“Love is a decision, it is a judgment, it is a promise. If love were only a feeling, there would be no basis for the promise to love each other forever. A feeling comes and it may go. How can I judge that it will stay forever, when my act does not involve judgment and decision.”
“Is love an art? Then it requires knowledge and effort. Love is not a spontaneous feeling, a thing that you fall into, but is something that requires thought, knowledge, care, giving, and respect. And it is something that is rare and difficult to find in capitalism, which commodifies human activity. ”
“Love isn't something natural. Rather it requires discipline, concentration, patience, faith, and the overcoming of narcissism. It isn't a feeling, it is a practice."

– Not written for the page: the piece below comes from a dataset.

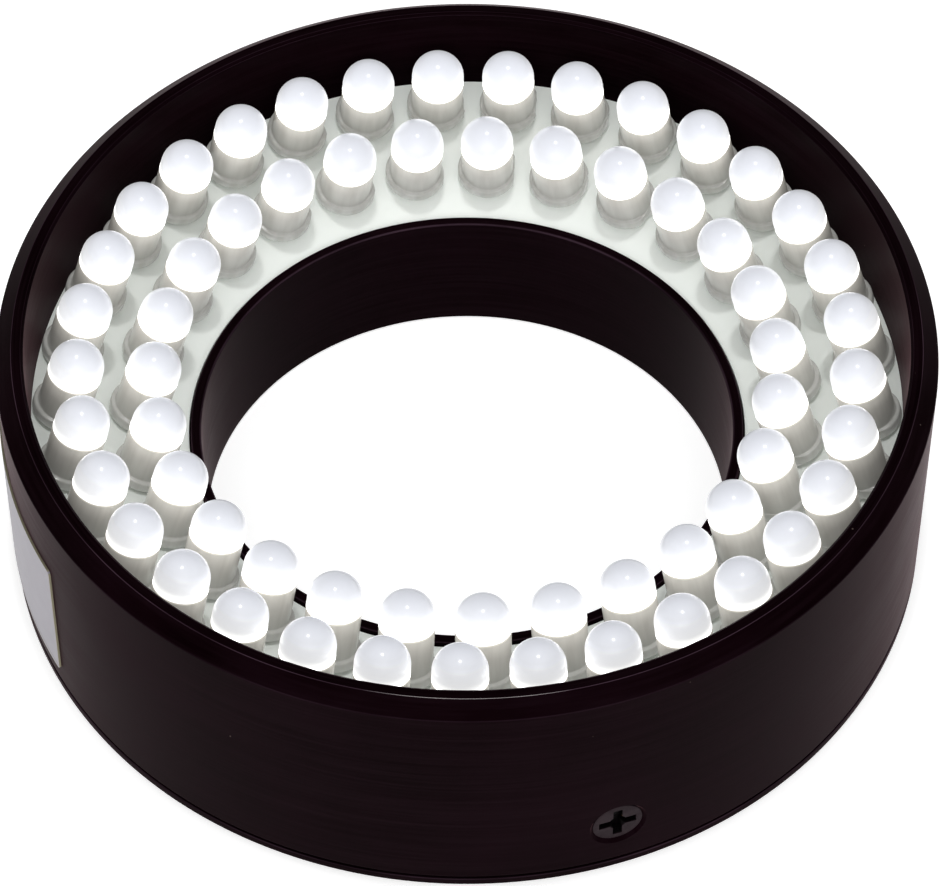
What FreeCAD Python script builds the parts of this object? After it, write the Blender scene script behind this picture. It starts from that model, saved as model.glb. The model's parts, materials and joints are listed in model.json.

mkrnhr said:Very often, when a relationship is born out of passion (mistaken for love in the actual Hollywood era), there is a strong expectation of perfection (romantic = perfection = happiness ever after, etc.), which is imagination and fantasy projected onto the other person and to the situation in general. When this fantasy clashes with reality, disappointment occurs, especially if the persons were not compatible to begin with (passion and programs both blind judgment). All of this can be prevented with some self-awareness and the input of a knowledgeable network.
The outer circle of exterior men corresponds to the default state of man – of people not engaged in esoteric work. In this circle it is rare that any two individuals should precisely understand each other on any matter of consequence or complexity. All see the world through thick lenses of subjectivity and are subject to the confusion of tongues alluded to in the Biblical story of the Tower of Babel.
The exoteric circle is the outermost circle of interior or consciously working man. The four Ways lead from the outer circle into the exoteric one.
http://www.sott.net/article/292680-Fifty-shades-of-filth-The-glorification-and-acceptance-of-pornography-reveals-societys-moral-bankruptcy said:Fifty Shades of Grey, the book and the movie, is a celebration of the sadism that dominates nearly every aspect of American culture and lies at the core of pornography and global capitalism. It glorifies our dehumanization of women. It champions a world devoid of compassion, empathy and love. It eroticizes hypermasculine power that carries out the abuse, degradation, humiliation and torture of women whose personalities have been removed, whose only desire is to debase themselves in the service of male lust. The film, like American Sniper, unquestioningly accepts a predatory world where the weak and the vulnerable are objects to exploit while the powerful are narcissistic and violent demigods. It blesses this capitalist hell as natural and good.